I personally like Greek yogurt for its thicker, creamier texture. While I love to eat it plain as a snack, I also use it as a base to make so many fabulous recipes. I use it to replace everything from sour cream, to cheese, to mayonnaise. I use it as a base for salad dressings, guacamole, sauces, and smoothies. I spice it up and I make it sweet. Below are several recipes containing Greek yogurt from my Fitness Answer Meal Plan:

LIME AVOCADO DRESSING
• ½ of avocado
• 1 tablespoon lime juice
• 1 tablespoon white wine vinegar 2 teaspoons
• ¼ Cup of Low-fat Greek Yogurt
• Salt and Pepper

Toss all ingredients together in bowl.

CRABMEAT SALAD
• 2 cups of Mixed Greens (washed)
• 4 Raw Asparagus spears chopped
• 6oz. Can of crabmeat
• 1/4 c. Dijon mustard
• 3 tbsp. of Low-fat Greek Yogurt
• Salt and Pepper

Toss all ingredients together in bowl.

GREEK SALMON
• 8 oz. Salmon Steak
• 1 tbsp. of Low-fat Greek Yogurt
• 1 tbsp. of Worcestershire sauce
• 1 tsp. of lemon juice
• Dash of Garlic powder
• 1 tsp. of olive oil

Place salmon in a baking dish and drizzle with olive oil. In separate bowl mix together yogurt, Worcestershire sauce, lemon and garlic powder. Smother salmon with mixture. Bake at 375 degrees for about 20-30 minutes or until fish is flakey. Serve with steamed asparagus and side salad.

CREPES AND EGGS
• 2 eggs
• 1 cup of Low-fat Greek Yogurt
• 1 tsp. safflower oil
• 1/4 tsp. of Stevia Powder
• Butter flavor cooking spray

Mix together 1 egg, 1 tablespoon of yogurt, and oil. Spray a nonstick pan with butter flavor spray. Spoon out two crepes into pan. Scramble extra egg and fill crepes with eggs.

TUNA DILL SALAD
• 6 oz. Can of Albacore tuna
• 1 cup of romaine lettuce
• 1 plum tomato
• 2 tbsp. of Low-fat Greek Yogurt
• 1 tsp. of dill weed
• 1 tbsp. of balsamic vinegar

Mix tuna with yogurt and dill weed.
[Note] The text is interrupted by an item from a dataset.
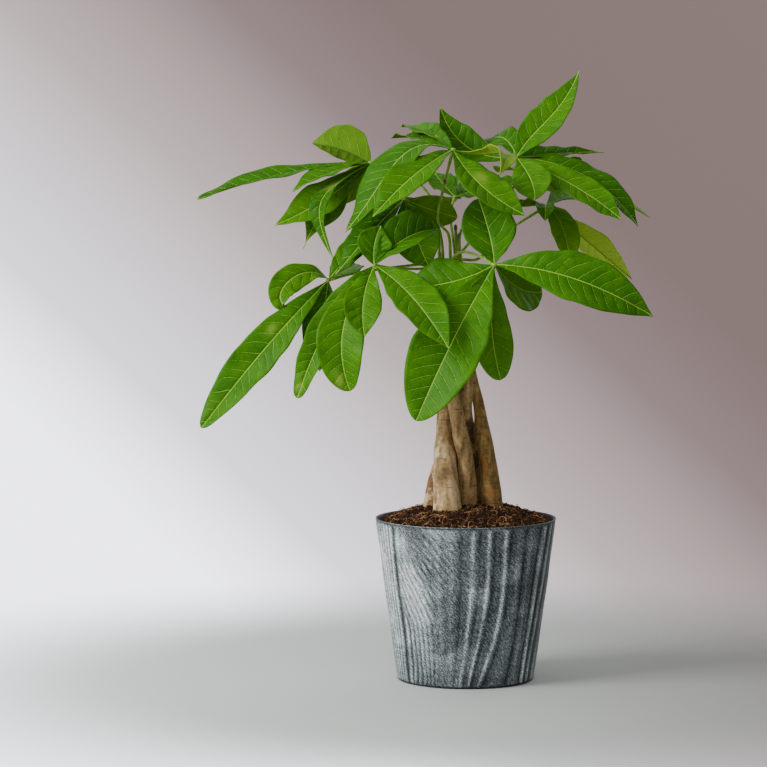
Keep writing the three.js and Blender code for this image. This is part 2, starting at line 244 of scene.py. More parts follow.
def finish_piece(
    name: str, bm: Mesh, materials: Sequence[Material], nodes: Sequence[str] = (),
    sharp_degrees: float = 180.0,
) -> Piece:
    """Makes a smooth piece of a finished mesh and ties it to the frame.

    Args:
        name: the piece's name.
        bm: its mesh, which is freed.
        materials: its materials, in slot order.
        nodes: the CAD nodes that it stands for.
        sharp_degrees: edges that bend more than this stay sharp.

    Returns:
        The new object.
    """
    for face in bm.faces:
        face.smooth = True
    piece = new_mesh(name, bm, materials)
    if sharp_degrees < 180:
        piece.data.set_sharp_from_angle(angle=math.radians(sharp_degrees))
    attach(piece, "root")
    if nodes:
        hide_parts(*nodes)
    return piece


# ---- materials ----

SMOOTH = {"interpolation_type": "SMOOTHSTEP"}
TIMES = {"operation": "MULTIPLY"}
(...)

Serve over lettuce and tomato. Drizzle with vinegar.

SALMON AVOCADO WRAP
• 6 oz. Can of salmon
• ½ of an avocado
• 1 small whole wheat tortilla
• 1 tbsp. of Low-fat Greek Yogurt
• Dash of garlic powder

Mix salmon with yogurt and yogurt. Spoon mixture into tortilla. Serve remainder with side romaine salad.